まるで建物大の巨大な電子機器のようなその不可思議な相貌。雨風を避けるように建築の内部に置かれるはずの電子機器が、内部と外部が反転してしまい、外部として姿を現す。ヘルツォーク&ド・ムーロンの建築においてその外周に巡らされた境界面は、容器の内部と外部を区分する境界としてではなく、内部が外部へ湧き出し外部が内部へ浸入する、内部と外部が交わる面の形をした場所として作用し存在する。ヘルツォーク&ド・ムーロンの建築は容器でありながらもその境界面は閉ざされてはいない。そのことによって容器の内部と外部の間で「ダイアローグ」が生まれ「建築が形態から現象へ」となる。

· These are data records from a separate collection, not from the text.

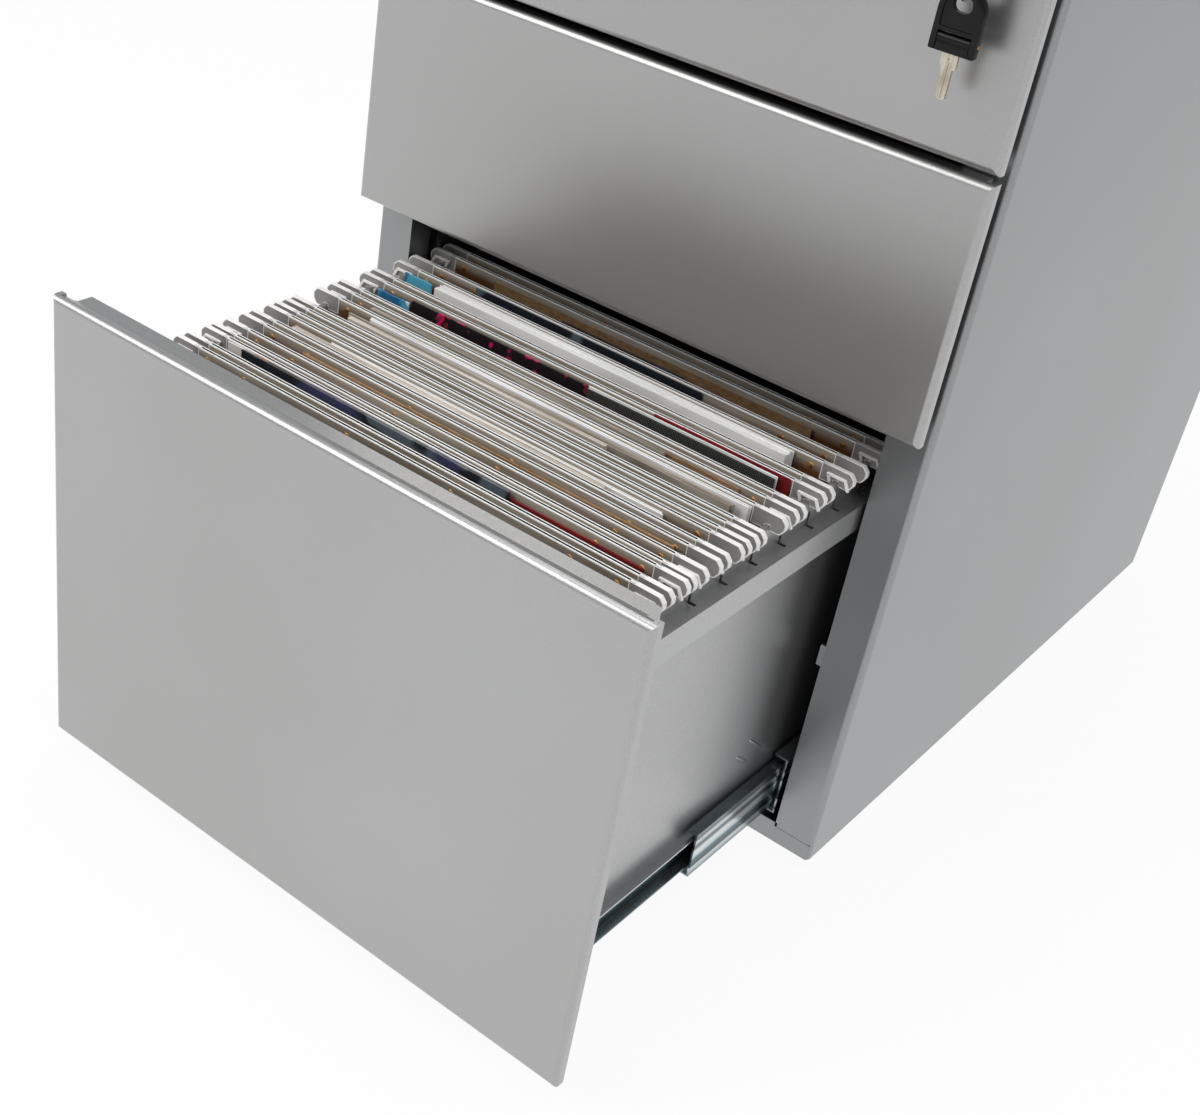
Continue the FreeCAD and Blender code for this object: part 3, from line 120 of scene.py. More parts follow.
class Finish:
    """One material: its shader's constants, and the nodes that vary its colour, roughness and surface."""

    def __init__(self, name, **constants):
        self.material = bpy.data.materials.new(name)
        self.material.use_nodes = True
        self.tree = self.material.node_tree
        self.shader = self.tree.nodes["Principled BSDF"]
        for words, value in constants.items():
            self.shader.inputs[words.replace("_", " ")].default_value = value
        self.place = self.node("TexCoord", output="Object")

    def node(self, kind, settings=None, inputs=None, output=0):
        made = self.tree.nodes.new("ShaderNode" + kind)
        for name, value in (settings or {}).items():
            if name == "stops":
                ramp = made.color_ramp
                for i, (position, shade) in enumerate(value):
                    stop = ramp.elements[i] if i < 2 else ramp.elements.new(position)
                    stop.position, stop.color = position, (*shade, 1)
            else:
                setattr(made, name, value)
        for name, value in (inputs or {}).items():
            self.feed(made.inputs[name], value)
        return Value(self, made.outputs[output])

    def feed(self, socket, value):
        if isinstance(value, Value):
            self.tree.links.new(value.socket, socket)
        else:
            socket.default_value = value

    def math(self, operation, a, b):
        return self.node("Math", {"operation": operation}, {0: a, 1: b})

    def mix(self, share, a, b):
        """Colour a where share is 0 and b where it is 1."""
        a, b = ((*c, 1) if isinstance(c, tuple) and len(c) == 3 else c for c in (a, b))
        return self.node("Mix", {"data_type": "RGBA"}, {0: share, 6: a, 7: b}, output=2)

    def noise(self, scale, stretch=(1, 1, 1), detail=2, rough=0.5):
        """Noise of about one blotch per 1/scale metres, drawn out where stretch is small."""
        where = self.node("Mapping", None, {"Vector": self.place, "Scale": tuple(scale * v for v in stretch)})
        return self.node("TexNoise", None, {"Vector": where, "Scale": 1.0, "Detail": detail, "Roughness": rough})

    def ramp(self, value, *stops):
        return self.node("ValToRGB", {"stops": stops}, {"Fac": value})

    def axis(self, letter):
        """The object coordinate along one axis, in metres."""
        return self.node("SeparateXYZ", None, {"Vector": self.place}, output=letter)

    def wave(self, letter, pitch=0.0011):
        """A sine along one axis, from 0 to 1, repeating every pitch metres."""
        return self.math("SINE", self.axis(letter) * (2 * math.pi / pitch), 0.0) * 0.5 + 0.5

    def paint(self, **feeds):
        for words, value in feeds.items():
            self.feed(self.shader.inputs[words.replace("_", " ")], value)
        return self

    def bump(self, height, strength, distance=0.0002):
        self.feed(self.shader.inputs["Normal"], self.node("Bump", None, {
            "Height": height, "Strength": strength, "Distance": distance}, output="Normal"))
        return self


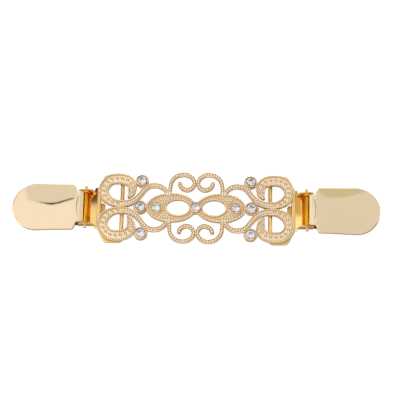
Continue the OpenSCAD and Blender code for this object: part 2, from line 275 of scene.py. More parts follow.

ヘルツォーク&ド・ムーロンの建築は容器としての建築の境界面に対して、新しい定義を行ったものである。そして、それによって建築という容器が生まれ変わり、人の在り様もまたその容器の在り様の変化とともに変わってゆくことになる。建築は人のありようを変えるものでもある。
容器が変われば、中身も変わる。
追伸
傑作、ミュンヘンのゲーツ・ギャラリーについてはまた別の時に書きたいと思う。それは人間が生み出した最も美しい立体であり容器であり建築のひとつである。私はその建築写真を見るたびに、それが人の手によって作り出されたものであり人工物であることに畏怖してしまう。人がここまで美しいものを作ることができることに。ヘルツォーク&ド・ムーロンの建築について語る言葉に終わりはない。